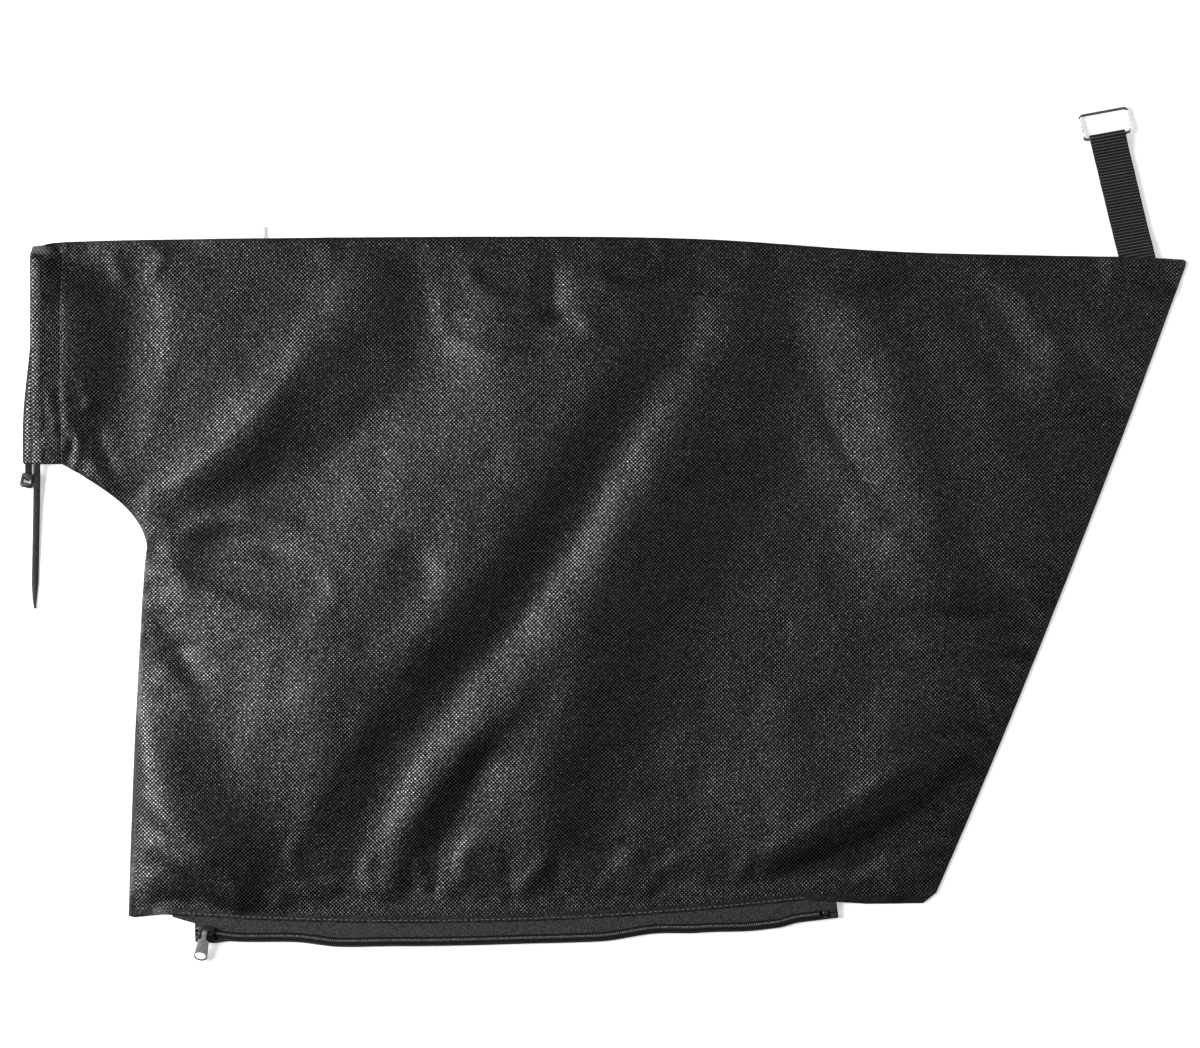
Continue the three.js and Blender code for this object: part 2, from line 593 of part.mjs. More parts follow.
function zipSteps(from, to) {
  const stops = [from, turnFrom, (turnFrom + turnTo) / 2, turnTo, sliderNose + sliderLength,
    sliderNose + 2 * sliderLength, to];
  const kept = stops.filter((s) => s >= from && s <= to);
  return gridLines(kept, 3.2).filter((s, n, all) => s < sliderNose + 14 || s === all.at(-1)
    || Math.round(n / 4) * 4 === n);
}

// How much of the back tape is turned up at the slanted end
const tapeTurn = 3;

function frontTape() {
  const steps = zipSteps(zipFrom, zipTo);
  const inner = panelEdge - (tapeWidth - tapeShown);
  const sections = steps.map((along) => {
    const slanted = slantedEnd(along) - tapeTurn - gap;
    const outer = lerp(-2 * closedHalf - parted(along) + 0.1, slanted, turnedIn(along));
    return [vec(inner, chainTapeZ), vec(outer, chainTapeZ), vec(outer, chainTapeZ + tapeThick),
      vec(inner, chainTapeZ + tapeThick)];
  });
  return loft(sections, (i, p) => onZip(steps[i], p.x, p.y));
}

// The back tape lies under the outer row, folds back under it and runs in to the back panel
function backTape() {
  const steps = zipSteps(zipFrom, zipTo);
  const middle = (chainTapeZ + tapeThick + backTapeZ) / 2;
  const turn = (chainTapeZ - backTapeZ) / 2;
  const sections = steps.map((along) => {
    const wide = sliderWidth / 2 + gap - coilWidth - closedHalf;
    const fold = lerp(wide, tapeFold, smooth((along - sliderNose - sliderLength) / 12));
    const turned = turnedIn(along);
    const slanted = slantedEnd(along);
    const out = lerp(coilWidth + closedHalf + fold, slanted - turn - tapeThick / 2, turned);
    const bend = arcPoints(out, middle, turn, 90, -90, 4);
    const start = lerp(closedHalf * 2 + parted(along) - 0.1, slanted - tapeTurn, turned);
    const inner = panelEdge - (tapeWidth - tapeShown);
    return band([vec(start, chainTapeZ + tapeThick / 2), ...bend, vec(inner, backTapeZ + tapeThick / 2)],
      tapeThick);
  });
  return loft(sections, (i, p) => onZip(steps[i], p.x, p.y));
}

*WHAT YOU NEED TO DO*
Restate the data above exactly, keeping each word as it stands.

*SOLUTION*
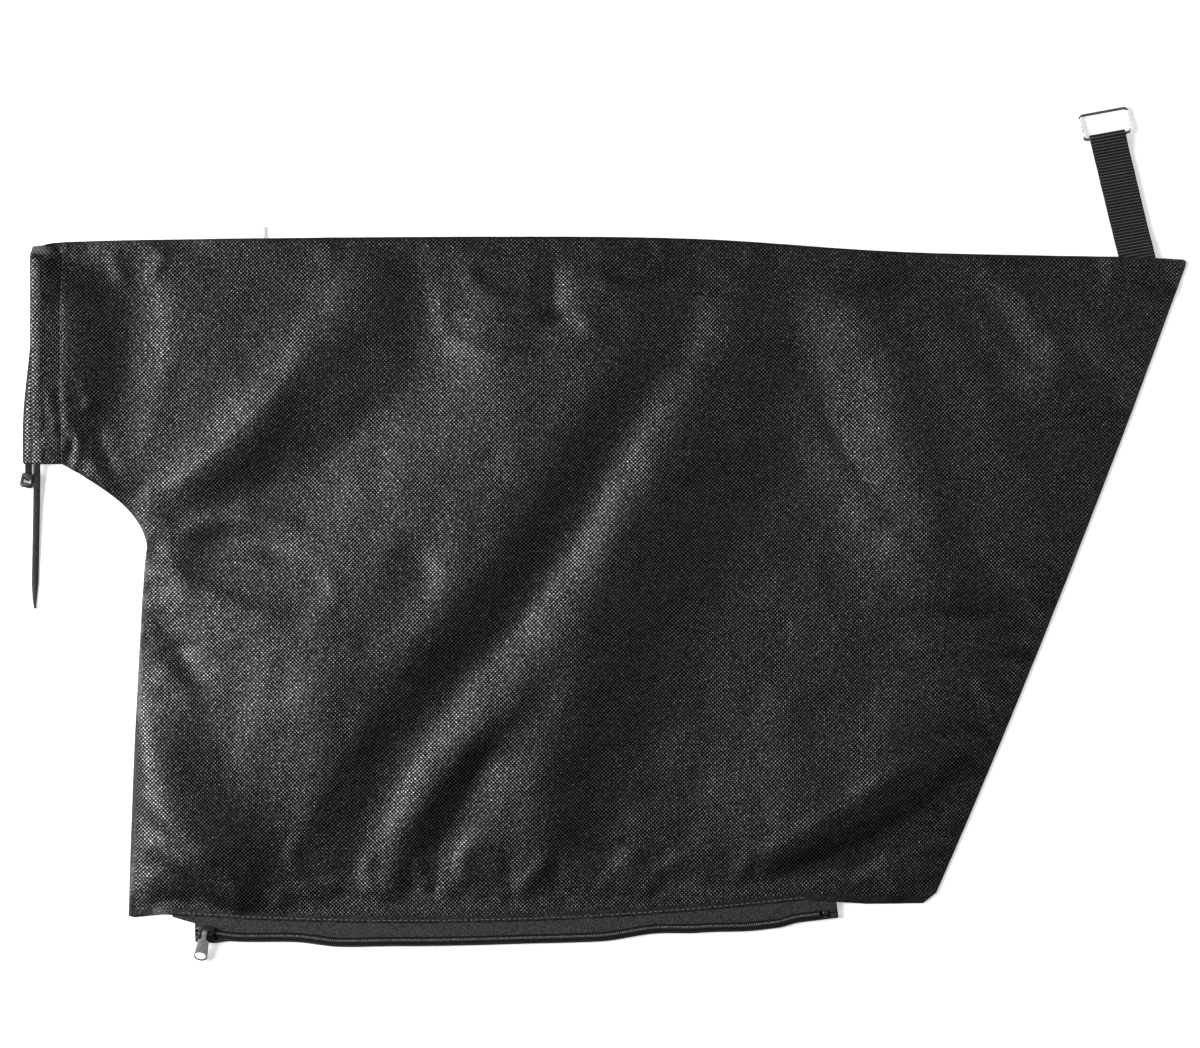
Continue the three.js and Blender code for this object: part 2, from line 593 of part.mjs. More parts follow.
function zipSteps(from, to) {
  const stops = [from, turnFrom, (turnFrom + turnTo) / 2, turnTo, sliderNose + sliderLength,
    sliderNose + 2 * sliderLength, to];
  const kept = stops.filter((s) => s >= from && s <= to);
  return gridLines(kept, 3.2).filter((s, n, all) => s < sliderNose + 14 || s === all.at(-1)
    || Math.round(n / 4) * 4 === n);
}

// How much of the back tape is turned up at the slanted end
const tapeTurn = 3;

function frontTape() {
  const steps = zipSteps(zipFrom, zipTo);
  const inner = panelEdge - (tapeWidth - tapeShown);
  const sections = steps.map((along) => {
    const slanted = slantedEnd(along) - tapeTurn - gap;
    const outer = lerp(-2 * closedHalf - parted(along) + 0.1, slanted, turnedIn(along));
    return [vec(inner, chainTapeZ), vec(outer, chainTapeZ), vec(outer, chainTapeZ + tapeThick),
      vec(inner, chainTapeZ + tapeThick)];
  });
  return loft(sections, (i, p) => onZip(steps[i], p.x, p.y));
}

// The back tape lies under the outer row, folds back under it and runs in to the back panel
function backTape() {
  const steps = zipSteps(zipFrom, zipTo);
  const middle = (chainTapeZ + tapeThick + backTapeZ) / 2;
  const turn = (chainTapeZ - backTapeZ) / 2;
  const sections = steps.map((along) => {
    const wide = sliderWidth / 2 + gap - coilWidth - closedHalf;
    const fold = lerp(wide, tapeFold, smooth((along - sliderNose - sliderLength) / 12));
    const turned = turnedIn(along);
    const slanted = slantedEnd(along);
    const out = lerp(coilWidth + closedHalf + fold, slanted - turn - tapeThick / 2, turned);
    const bend = arcPoints(out, middle, turn, 90, -90, 4);
    const start = lerp(closedHalf * 2 + parted(along) - 0.1, slanted - tapeTurn, turned);
    const inner = panelEdge - (tapeWidth - tapeShown);
    return band([vec(start, chainTapeZ + tapeThick / 2), ...bend, vec(inner, backTapeZ + tapeThick / 2)],
      tapeThick);
  });
  return loft(sections, (i, p) => onZip(steps[i], p.x, p.y));
}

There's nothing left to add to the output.